Las chicas le contaron todo con lujo de detalle, pero mi abuelo no estaba conforme o seguro de haber entendido completamente, de manera que les pidió que hicieran su juego una vez más. Las chicas bajaron a su hermana y la subieron luego con las latas como estaba planeado. El abuelo, entonces, dijo: -Bueno, chicas, no lo hagan más. Les dio un beso a cada una y se fue a dormir.
Cuando ya tuvieron edad como para ser responsables por sus actos, la madre les dijo: -Yo ya las eduqué y les enseñé lo que está bien y lo que está mal. Ahora depende de ustedes como se porten.

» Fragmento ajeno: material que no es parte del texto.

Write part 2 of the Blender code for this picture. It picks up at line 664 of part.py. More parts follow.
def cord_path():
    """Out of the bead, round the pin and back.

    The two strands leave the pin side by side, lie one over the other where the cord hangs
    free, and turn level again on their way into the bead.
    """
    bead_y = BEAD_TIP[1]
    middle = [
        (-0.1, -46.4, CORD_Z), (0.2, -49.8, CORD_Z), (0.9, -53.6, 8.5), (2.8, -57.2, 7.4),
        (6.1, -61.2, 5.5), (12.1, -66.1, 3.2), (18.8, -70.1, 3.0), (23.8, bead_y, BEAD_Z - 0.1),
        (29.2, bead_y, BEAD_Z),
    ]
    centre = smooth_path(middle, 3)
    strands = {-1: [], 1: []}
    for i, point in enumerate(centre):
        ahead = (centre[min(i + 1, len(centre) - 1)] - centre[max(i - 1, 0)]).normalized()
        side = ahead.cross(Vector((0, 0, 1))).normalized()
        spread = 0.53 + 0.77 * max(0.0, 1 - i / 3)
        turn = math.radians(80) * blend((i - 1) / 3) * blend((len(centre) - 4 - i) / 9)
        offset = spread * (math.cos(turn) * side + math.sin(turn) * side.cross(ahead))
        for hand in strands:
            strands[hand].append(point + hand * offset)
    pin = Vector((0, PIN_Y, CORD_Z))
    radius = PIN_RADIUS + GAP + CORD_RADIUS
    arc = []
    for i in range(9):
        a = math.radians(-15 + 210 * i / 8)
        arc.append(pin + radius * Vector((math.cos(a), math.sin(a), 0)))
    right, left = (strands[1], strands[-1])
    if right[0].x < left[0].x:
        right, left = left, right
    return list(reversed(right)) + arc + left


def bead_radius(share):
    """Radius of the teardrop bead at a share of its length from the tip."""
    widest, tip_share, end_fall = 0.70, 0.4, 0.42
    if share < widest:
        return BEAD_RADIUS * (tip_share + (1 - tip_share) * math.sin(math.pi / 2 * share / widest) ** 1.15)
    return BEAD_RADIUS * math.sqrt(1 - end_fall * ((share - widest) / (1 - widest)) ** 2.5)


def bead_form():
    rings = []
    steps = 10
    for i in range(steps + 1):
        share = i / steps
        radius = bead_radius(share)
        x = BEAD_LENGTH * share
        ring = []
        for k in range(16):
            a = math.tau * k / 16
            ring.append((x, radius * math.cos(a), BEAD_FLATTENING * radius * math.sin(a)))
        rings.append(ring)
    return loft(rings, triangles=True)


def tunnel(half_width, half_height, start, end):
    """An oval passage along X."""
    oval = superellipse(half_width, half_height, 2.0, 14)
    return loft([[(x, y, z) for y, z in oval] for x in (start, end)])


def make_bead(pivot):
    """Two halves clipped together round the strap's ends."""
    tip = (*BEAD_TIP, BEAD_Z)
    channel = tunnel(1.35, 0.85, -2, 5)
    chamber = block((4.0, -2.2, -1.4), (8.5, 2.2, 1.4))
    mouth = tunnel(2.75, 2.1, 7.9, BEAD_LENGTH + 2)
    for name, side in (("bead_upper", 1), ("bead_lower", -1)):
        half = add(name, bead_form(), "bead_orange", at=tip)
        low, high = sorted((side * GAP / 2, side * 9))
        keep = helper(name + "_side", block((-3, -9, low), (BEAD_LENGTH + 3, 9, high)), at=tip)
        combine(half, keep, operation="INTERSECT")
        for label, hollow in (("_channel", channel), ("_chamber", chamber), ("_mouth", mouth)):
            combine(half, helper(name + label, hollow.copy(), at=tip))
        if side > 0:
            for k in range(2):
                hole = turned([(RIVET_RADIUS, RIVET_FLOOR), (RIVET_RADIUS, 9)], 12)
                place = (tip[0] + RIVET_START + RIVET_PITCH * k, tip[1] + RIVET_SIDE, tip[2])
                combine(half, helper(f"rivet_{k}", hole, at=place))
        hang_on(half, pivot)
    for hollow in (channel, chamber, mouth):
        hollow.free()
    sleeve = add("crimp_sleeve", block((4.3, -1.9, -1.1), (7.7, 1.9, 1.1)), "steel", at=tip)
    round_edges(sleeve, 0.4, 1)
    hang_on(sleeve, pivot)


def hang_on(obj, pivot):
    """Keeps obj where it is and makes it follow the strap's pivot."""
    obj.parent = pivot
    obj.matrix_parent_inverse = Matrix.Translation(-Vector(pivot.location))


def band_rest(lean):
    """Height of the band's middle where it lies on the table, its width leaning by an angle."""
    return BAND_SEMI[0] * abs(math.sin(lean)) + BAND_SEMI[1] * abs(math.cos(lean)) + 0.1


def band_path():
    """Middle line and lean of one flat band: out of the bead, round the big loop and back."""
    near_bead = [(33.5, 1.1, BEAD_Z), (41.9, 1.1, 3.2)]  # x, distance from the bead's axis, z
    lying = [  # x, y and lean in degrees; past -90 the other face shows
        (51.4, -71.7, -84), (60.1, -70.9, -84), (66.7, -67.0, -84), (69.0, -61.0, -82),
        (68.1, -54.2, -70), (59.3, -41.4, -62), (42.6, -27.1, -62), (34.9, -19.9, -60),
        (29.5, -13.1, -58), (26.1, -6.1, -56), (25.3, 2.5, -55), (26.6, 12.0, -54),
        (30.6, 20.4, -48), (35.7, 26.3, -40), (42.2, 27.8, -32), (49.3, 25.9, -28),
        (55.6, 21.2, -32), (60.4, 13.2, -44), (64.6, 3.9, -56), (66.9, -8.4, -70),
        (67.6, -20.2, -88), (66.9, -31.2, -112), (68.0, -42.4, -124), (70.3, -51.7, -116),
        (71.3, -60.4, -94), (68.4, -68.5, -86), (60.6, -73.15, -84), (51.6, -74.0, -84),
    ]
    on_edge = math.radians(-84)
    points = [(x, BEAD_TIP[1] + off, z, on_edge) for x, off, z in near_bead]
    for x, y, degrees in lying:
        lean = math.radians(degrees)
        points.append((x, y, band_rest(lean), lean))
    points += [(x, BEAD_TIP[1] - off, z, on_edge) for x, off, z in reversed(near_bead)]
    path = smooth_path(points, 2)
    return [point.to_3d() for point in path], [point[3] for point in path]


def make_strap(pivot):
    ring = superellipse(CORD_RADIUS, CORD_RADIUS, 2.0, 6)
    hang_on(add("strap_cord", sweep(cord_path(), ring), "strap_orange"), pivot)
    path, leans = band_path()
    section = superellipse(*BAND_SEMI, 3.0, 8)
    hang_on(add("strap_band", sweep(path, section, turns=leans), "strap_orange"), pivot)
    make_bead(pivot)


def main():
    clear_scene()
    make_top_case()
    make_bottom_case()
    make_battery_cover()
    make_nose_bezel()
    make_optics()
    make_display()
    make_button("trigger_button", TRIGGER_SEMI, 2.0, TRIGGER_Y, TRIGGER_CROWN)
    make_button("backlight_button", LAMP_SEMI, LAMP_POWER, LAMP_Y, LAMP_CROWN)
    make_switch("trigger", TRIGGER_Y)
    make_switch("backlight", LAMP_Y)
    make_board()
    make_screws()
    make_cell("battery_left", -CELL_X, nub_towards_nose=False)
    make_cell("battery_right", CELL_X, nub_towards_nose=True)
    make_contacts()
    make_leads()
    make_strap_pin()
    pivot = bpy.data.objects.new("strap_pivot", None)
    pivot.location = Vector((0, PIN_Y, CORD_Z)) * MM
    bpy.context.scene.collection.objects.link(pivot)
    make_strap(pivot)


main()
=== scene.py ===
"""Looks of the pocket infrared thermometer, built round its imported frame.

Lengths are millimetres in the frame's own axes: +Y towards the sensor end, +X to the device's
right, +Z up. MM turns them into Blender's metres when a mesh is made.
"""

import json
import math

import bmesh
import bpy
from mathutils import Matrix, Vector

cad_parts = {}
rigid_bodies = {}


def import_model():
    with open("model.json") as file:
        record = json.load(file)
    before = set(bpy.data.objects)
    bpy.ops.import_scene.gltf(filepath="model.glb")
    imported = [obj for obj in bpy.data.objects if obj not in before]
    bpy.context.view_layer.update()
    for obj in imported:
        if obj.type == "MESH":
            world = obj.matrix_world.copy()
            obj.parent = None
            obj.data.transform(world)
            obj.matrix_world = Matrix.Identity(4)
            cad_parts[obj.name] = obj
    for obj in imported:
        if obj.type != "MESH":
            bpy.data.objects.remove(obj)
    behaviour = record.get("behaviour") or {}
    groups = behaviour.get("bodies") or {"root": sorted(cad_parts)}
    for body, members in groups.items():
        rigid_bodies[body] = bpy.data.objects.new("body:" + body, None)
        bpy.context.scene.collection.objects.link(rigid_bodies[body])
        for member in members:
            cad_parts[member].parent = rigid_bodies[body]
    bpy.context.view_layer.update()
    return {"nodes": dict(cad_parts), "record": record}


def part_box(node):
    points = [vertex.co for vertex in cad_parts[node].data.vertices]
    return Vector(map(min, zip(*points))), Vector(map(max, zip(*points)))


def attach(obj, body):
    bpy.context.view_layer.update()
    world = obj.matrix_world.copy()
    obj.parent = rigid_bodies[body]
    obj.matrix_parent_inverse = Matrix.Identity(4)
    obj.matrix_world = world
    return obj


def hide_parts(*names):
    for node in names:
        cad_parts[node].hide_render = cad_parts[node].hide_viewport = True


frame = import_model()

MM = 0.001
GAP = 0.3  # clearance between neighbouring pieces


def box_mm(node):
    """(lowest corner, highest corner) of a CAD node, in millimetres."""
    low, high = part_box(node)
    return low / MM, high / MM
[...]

Mi madre tuvo instrucción secundaria, fue perito mercantil. Sabía taquigrafía y era dactilógrafa. En Rosario estudió piano, solfeo cantado, inglés, pintura y danzas clásicas, también era muy afecta a la lectura y había estudiado la sabiduría árabe y la filosofía hindú. A los dieciocho años le otorgaron una beca para el Colón, pero el padre no la dejó viajar a Buenos Aires. Conoció a la bailarina clásica Beatriz Ferrari, que sí pudo hacer carrera en el Colón y que veíamos por Canal 7 cuando era chico.
Ya mayor de edad, viajó hasta aquí y se instaló en una pensión, luego de lo cual llamó a su madre y hermanas, que abandonaron a mi abuelo por jugador y mujeriego (así perdió toda su fortuna, que era muy grande). Trabajó como cantante de jazz en una confitería céntrica llamada “New China”, bajo el nombre artístico de “Daisy Dixon”. Guardaba un pequeño recuadro con su foto y un escueto comentario que salió en la revista “Radiolandia”, que hablaba de una joven cantante en ascenso. Cuando mi papá la conoció y comenzaron a noviar, la llevó a trabajar con él a Santarelli, con lo que concluyó su carrera de cantante.
Cuando yo tenía diecinueve años, todos los viernes asistíamos con mis amigos a las sesiones en el Cine Teatro Arte para escuchar jazz en distintos estilos. Cuando iba la orquesta de Mariano Tito, solíamos volver a Flores con uno de los hermanos Granata, ambos trompetistas y que habían formado parte de la orquesta en la que cantaba mi mamá. Granata vivía en el mismo edificio que uno de mis compañeros de la secundaria, y que venía a menudo con nosotros a escuchar jazz.
Era muy femenina, coqueta, romántica y amante de los misterios. Conversábamos mucho, diariamente, acerca de los viajes por mar, luego de la vida en el espacio exterior y muchas cosas más. Con papá charlaba, pero especialmente los fines de semana, pues su trabajo no dejaba más tiempo que ese.
Ella fomentó mucho el que leyera de todo y a tierna edad. Ya en la escuela elemental o primaria leía los libros de texto de la secundaria o media y otras obras que ella me compraba o que me regalaban otras personas que me conocían. Papá estaba de acuerdo con que aprendiera mucho, pero le recriminaba siempre que me hiciera tan soñador y poco "positivista". Decía que iba a sufrir mucho en la vida si me hacía como ella.
No se equivocó mucho, pero no me arrepiento de ser como soy. Pese a todo lo padecido siento cierto orgullo de ser un aprendiz de Quijote y un "defensor de causas perdidas", como me bautizó el jefe de celadores del Colegio Nacional Justo José de Urquiza, de Flores. Lamento, sí, haber quedado a mitad de camino y no llevado más lejos mi sed de justicia y mis ideales o el espíritu de aventurero. Podría haber sido un Indiana Jones, pero me quedé en esta selva de cemento, donde el Grial y las pirámides perdidas bajo la vegetación no se encuentran más que cuando el Ángel Gris te hace soñar en sus rondas por Flores.
A la izquierda: su hermana Pocha disfrazada de aviador. Mi madre, a la derecha, disfrazada de hawaiana. La fotografía fue tomada por la hermana mayor el 3 de junio de 1944.
Con su perrita a los 20 años, en 1944.